- _Exercise prompt_: Retype, without alteration, each line from the line containing "obj.matrix_parent_inverse = Matrix.Identity(4)" to the final line of the records.

- _CAD and scene scripts_:
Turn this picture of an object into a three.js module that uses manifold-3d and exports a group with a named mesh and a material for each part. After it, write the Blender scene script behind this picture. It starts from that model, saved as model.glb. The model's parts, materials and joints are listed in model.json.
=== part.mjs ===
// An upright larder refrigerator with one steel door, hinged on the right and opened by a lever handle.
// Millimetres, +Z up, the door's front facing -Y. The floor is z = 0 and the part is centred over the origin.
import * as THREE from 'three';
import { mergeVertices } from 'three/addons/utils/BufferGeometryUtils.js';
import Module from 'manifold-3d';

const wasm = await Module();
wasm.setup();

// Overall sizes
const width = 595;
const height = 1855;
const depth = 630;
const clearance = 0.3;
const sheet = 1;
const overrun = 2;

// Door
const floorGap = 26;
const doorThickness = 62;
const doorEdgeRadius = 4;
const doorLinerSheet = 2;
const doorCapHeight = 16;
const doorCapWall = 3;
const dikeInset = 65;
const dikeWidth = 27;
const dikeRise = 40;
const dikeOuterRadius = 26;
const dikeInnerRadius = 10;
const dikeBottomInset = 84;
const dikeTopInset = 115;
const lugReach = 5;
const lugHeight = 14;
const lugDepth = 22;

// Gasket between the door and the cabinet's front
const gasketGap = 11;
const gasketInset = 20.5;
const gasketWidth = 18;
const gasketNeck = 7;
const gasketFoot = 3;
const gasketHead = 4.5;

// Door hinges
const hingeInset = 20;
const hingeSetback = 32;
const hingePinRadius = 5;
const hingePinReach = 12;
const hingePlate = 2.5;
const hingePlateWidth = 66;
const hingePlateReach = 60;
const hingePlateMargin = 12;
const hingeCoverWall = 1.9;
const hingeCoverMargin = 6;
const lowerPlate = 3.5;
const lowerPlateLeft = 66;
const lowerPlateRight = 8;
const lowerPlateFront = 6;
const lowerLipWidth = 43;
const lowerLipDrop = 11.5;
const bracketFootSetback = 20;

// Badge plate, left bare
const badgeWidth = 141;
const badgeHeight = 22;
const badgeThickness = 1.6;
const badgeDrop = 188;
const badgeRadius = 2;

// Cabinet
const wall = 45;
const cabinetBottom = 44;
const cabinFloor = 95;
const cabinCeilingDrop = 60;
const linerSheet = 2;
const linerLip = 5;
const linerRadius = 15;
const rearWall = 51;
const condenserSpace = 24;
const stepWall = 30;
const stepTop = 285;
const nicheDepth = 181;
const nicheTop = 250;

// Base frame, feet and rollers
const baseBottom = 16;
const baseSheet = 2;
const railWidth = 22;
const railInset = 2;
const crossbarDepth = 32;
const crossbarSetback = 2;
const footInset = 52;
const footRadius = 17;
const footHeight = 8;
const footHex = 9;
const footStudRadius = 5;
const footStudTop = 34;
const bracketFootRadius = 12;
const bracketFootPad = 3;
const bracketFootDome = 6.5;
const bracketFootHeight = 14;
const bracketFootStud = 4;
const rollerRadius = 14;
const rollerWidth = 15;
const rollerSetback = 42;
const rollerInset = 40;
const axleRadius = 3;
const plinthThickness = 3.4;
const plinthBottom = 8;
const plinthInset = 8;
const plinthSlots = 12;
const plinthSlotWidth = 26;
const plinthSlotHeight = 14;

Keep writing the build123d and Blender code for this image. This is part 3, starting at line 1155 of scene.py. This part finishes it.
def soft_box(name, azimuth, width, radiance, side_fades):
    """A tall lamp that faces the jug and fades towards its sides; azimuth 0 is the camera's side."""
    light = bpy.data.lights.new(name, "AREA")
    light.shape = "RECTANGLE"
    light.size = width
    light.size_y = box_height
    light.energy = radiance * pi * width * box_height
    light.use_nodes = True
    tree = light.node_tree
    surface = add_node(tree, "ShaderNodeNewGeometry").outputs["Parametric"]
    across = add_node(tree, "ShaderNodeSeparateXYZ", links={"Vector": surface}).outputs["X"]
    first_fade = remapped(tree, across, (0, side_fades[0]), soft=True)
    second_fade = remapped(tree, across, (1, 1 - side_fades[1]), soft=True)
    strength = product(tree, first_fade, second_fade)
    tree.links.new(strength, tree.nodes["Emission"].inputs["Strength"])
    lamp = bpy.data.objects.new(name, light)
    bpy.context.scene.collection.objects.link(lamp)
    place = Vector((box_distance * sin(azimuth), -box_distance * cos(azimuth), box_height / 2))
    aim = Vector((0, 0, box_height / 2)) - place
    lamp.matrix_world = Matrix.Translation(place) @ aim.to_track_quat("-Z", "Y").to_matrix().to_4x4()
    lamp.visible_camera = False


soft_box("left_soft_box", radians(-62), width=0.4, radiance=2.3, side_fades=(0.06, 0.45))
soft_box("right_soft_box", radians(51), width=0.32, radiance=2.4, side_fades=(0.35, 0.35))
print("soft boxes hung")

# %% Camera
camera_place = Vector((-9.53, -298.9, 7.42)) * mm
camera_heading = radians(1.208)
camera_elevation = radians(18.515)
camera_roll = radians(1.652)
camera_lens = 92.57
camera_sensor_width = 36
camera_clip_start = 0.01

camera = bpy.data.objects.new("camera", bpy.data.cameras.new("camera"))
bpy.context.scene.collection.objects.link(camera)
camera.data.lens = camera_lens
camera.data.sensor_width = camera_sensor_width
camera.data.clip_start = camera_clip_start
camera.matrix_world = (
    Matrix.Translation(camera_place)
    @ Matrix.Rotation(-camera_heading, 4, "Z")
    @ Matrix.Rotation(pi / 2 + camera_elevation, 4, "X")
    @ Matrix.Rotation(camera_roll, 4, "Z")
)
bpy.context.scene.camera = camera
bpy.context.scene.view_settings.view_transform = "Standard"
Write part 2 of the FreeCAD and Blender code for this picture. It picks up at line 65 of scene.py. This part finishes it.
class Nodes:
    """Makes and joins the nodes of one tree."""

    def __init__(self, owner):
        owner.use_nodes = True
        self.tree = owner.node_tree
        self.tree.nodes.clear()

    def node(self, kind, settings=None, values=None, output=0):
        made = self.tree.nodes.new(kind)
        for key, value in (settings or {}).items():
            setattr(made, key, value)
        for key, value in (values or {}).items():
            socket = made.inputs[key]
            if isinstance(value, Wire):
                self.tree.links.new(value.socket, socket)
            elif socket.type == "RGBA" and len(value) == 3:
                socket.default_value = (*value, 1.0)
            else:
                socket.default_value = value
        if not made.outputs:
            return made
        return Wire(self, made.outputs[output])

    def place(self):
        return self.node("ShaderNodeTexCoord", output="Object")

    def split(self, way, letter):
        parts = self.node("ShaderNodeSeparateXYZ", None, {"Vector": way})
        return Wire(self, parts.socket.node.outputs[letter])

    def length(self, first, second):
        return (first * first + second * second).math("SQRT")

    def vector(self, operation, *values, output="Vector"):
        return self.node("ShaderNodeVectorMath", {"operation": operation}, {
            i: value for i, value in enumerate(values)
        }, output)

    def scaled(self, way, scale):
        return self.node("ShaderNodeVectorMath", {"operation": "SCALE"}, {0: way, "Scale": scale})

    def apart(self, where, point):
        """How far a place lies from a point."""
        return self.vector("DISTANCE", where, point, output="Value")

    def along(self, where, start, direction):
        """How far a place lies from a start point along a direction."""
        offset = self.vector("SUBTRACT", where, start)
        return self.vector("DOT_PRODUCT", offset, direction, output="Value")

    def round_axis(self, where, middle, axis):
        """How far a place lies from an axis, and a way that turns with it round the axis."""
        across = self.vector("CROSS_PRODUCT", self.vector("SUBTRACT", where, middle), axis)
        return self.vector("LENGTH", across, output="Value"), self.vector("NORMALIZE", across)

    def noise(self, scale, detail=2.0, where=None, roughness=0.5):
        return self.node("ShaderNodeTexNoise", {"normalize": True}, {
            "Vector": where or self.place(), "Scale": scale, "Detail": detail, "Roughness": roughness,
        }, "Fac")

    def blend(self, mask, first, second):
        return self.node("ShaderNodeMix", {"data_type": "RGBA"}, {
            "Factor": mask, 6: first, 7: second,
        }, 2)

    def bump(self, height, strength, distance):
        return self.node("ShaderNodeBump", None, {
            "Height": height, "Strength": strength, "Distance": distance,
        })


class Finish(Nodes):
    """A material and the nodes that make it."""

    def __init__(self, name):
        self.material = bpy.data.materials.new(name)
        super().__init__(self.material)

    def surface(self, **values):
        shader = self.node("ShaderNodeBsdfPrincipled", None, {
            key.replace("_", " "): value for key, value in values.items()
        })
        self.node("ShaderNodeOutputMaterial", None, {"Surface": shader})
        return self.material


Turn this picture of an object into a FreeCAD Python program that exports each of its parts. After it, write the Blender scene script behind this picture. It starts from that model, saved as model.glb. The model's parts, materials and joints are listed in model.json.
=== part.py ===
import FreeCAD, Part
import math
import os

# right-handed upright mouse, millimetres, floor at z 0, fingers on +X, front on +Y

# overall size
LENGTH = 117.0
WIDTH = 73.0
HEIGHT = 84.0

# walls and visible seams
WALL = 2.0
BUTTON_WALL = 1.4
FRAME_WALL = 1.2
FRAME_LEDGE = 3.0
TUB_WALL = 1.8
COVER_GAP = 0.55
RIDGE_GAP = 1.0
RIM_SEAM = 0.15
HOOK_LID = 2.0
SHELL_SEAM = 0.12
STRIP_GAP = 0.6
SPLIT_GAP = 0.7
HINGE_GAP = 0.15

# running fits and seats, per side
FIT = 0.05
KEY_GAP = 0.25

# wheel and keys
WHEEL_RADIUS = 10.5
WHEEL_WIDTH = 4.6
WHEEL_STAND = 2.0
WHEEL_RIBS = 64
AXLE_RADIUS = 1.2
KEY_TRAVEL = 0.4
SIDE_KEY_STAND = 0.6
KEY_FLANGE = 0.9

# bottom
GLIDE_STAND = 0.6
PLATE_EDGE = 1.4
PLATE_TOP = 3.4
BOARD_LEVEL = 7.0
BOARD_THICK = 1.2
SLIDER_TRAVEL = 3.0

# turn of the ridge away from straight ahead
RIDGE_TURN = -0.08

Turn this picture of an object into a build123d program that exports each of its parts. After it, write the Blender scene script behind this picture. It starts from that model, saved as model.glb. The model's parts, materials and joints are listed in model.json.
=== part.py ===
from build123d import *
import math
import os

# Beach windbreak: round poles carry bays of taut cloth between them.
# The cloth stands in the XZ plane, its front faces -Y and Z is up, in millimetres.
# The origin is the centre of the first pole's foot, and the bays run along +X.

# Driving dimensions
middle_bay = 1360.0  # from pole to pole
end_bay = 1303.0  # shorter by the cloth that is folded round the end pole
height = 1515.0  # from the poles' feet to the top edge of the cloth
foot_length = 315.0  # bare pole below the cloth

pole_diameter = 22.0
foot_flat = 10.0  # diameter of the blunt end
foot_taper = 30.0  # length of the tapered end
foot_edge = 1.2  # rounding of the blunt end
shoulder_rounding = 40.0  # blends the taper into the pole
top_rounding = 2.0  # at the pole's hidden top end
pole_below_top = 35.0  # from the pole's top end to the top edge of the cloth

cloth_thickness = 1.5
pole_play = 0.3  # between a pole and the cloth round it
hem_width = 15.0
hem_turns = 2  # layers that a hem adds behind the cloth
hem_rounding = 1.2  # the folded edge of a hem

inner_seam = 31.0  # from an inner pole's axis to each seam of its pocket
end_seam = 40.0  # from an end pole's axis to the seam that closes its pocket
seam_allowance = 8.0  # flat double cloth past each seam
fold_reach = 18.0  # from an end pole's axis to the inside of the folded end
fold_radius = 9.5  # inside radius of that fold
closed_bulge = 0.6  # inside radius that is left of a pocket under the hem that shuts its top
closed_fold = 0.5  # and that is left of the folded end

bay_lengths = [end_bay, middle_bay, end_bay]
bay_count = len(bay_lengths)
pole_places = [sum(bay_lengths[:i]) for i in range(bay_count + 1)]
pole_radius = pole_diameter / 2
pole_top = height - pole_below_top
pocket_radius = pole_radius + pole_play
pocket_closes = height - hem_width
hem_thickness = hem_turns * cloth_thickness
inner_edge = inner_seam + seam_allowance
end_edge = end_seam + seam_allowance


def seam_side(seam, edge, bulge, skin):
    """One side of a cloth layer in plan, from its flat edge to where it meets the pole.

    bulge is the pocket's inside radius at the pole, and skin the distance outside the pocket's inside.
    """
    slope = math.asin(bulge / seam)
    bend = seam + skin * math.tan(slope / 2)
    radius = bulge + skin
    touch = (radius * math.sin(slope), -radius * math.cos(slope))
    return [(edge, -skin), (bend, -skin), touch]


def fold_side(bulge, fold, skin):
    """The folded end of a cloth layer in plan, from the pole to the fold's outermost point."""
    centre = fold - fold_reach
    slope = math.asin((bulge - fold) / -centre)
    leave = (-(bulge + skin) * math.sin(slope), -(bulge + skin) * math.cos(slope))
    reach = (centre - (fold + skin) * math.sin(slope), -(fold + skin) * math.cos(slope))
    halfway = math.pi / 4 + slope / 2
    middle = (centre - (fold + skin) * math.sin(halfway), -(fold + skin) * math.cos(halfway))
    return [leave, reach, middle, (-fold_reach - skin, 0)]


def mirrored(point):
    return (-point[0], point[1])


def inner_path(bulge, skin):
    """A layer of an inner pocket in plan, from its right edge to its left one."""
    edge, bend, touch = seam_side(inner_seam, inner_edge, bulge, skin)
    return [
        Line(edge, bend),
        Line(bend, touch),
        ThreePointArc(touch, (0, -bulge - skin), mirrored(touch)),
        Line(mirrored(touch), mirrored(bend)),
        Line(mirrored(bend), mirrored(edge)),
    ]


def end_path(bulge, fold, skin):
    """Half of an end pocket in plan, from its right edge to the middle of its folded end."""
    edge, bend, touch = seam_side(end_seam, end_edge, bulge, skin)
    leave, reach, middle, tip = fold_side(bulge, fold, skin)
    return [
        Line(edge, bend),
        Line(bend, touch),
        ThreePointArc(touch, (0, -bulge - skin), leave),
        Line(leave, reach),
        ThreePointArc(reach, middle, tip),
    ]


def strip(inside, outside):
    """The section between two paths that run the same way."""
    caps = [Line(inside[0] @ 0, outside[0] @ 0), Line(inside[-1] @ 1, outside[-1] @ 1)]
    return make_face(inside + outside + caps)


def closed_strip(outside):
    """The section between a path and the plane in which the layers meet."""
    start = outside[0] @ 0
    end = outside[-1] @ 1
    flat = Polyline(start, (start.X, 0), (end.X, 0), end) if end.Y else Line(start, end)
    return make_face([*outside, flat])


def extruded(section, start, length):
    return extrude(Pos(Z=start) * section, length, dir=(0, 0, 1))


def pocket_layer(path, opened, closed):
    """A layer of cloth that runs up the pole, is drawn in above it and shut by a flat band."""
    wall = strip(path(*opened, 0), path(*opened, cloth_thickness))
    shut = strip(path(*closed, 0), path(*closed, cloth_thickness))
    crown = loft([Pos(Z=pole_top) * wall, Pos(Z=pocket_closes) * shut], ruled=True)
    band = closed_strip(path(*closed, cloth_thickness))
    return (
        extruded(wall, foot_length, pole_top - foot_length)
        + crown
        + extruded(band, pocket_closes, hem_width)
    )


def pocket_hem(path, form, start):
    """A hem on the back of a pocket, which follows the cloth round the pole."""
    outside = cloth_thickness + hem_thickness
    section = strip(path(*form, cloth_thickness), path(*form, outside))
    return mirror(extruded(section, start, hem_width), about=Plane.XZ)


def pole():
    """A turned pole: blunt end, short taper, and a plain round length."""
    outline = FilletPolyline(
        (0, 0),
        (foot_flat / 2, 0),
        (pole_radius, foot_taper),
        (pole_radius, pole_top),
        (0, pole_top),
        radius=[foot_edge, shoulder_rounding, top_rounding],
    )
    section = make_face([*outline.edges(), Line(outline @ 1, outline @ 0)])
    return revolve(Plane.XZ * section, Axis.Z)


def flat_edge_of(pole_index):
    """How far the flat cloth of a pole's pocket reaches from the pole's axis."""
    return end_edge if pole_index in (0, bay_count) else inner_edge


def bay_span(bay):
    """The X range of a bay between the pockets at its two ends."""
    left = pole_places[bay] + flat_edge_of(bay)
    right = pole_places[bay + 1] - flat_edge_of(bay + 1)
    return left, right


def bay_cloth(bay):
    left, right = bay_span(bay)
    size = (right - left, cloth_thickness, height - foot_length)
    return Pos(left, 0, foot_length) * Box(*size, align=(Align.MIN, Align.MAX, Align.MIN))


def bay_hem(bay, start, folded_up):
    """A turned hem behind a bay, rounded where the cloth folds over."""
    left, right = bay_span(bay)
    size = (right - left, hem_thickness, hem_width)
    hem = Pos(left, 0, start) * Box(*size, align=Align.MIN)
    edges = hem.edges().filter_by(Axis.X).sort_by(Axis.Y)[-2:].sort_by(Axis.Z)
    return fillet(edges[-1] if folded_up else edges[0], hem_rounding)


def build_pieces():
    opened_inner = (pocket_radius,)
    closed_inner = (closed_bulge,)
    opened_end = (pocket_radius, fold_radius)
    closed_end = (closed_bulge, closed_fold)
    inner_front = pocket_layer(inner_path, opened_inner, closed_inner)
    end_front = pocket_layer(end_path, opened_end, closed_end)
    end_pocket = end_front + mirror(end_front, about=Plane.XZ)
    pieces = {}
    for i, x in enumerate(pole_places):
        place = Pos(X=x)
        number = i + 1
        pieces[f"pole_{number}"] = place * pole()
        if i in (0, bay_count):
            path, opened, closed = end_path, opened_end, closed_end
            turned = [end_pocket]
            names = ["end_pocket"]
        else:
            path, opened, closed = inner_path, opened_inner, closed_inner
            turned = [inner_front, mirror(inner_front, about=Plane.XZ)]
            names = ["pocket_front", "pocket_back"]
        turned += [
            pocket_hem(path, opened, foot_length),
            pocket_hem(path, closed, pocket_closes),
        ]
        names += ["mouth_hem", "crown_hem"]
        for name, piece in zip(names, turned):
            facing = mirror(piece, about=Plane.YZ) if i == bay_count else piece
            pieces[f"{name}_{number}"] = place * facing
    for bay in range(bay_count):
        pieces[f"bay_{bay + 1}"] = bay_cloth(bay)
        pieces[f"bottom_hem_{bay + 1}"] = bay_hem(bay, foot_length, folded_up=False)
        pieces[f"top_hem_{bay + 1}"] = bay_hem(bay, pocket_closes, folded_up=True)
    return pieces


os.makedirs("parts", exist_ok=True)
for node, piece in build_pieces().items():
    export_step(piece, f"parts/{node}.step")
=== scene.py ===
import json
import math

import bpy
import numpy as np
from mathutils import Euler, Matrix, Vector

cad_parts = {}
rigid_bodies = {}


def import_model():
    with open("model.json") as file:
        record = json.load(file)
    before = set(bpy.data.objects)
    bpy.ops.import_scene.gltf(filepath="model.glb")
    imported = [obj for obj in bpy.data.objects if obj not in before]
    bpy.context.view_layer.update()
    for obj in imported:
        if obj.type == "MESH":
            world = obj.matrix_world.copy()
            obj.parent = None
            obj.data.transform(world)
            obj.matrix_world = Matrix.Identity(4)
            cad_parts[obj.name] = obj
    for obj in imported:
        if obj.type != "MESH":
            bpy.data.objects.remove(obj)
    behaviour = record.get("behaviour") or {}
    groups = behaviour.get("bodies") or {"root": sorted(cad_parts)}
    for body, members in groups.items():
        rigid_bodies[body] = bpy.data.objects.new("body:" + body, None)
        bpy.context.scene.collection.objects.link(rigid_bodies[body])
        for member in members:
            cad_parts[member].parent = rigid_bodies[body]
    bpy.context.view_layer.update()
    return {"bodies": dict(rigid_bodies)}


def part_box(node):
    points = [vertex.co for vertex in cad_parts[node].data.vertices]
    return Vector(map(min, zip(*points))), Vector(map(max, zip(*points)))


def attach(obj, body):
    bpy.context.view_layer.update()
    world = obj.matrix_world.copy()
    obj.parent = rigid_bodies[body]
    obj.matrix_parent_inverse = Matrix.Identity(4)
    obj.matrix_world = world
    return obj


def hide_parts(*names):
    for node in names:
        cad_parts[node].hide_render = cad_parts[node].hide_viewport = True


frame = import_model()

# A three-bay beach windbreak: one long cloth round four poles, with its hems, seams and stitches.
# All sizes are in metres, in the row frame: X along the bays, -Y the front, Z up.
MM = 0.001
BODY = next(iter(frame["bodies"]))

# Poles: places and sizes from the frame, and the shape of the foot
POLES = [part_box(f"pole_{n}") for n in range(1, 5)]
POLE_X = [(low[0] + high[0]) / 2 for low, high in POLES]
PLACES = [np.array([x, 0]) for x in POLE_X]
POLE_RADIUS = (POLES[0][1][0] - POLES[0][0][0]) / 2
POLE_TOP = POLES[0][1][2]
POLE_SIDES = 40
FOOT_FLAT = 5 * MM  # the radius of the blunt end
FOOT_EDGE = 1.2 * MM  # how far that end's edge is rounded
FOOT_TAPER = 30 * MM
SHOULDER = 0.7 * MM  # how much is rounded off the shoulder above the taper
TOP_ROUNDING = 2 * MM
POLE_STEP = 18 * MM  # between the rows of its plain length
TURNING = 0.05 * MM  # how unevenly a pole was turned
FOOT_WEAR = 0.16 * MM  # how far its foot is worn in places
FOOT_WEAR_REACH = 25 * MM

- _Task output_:
    obj.matrix_parent_inverse = Matrix.Identity(4)
    obj.matrix_world = world
    return obj


def hide_parts(*names):
    for node in names:
        cad_parts[node].hide_render = cad_parts[node].hide_viewport = True


frame = import_model()

# A three-bay beach windbreak: one long cloth round four poles, with its hems, seams and stitches.
# All sizes are in metres, in the row frame: X along the bays, -Y the front, Z up.
MM = 0.001
BODY = next(iter(frame["bodies"]))

# Poles: places and sizes from the frame, and the shape of the foot
POLES = [part_box(f"pole_{n}") for n in range(1, 5)]
POLE_X = [(low[0] + high[0]) / 2 for low, high in POLES]
PLACES = [np.array([x, 0]) for x in POLE_X]
POLE_RADIUS = (POLES[0][1][0] - POLES[0][0][0]) / 2
POLE_TOP = POLES[0][1][2]
POLE_SIDES = 40
FOOT_FLAT = 5 * MM  # the radius of the blunt end
FOOT_EDGE = 1.2 * MM  # how far that end's edge is rounded
FOOT_TAPER = 30 * MM
SHOULDER = 0.7 * MM  # how much is rounded off the shoulder above the taper
TOP_ROUNDING = 2 * MM
POLE_STEP = 18 * MM  # between the rows of its plain length
TURNING = 0.05 * MM  # how unevenly a pole was turned
FOOT_WEAR = 0.16 * MM  # how far its foot is worn in places
FOOT_WEAR_REACH = 25 * MM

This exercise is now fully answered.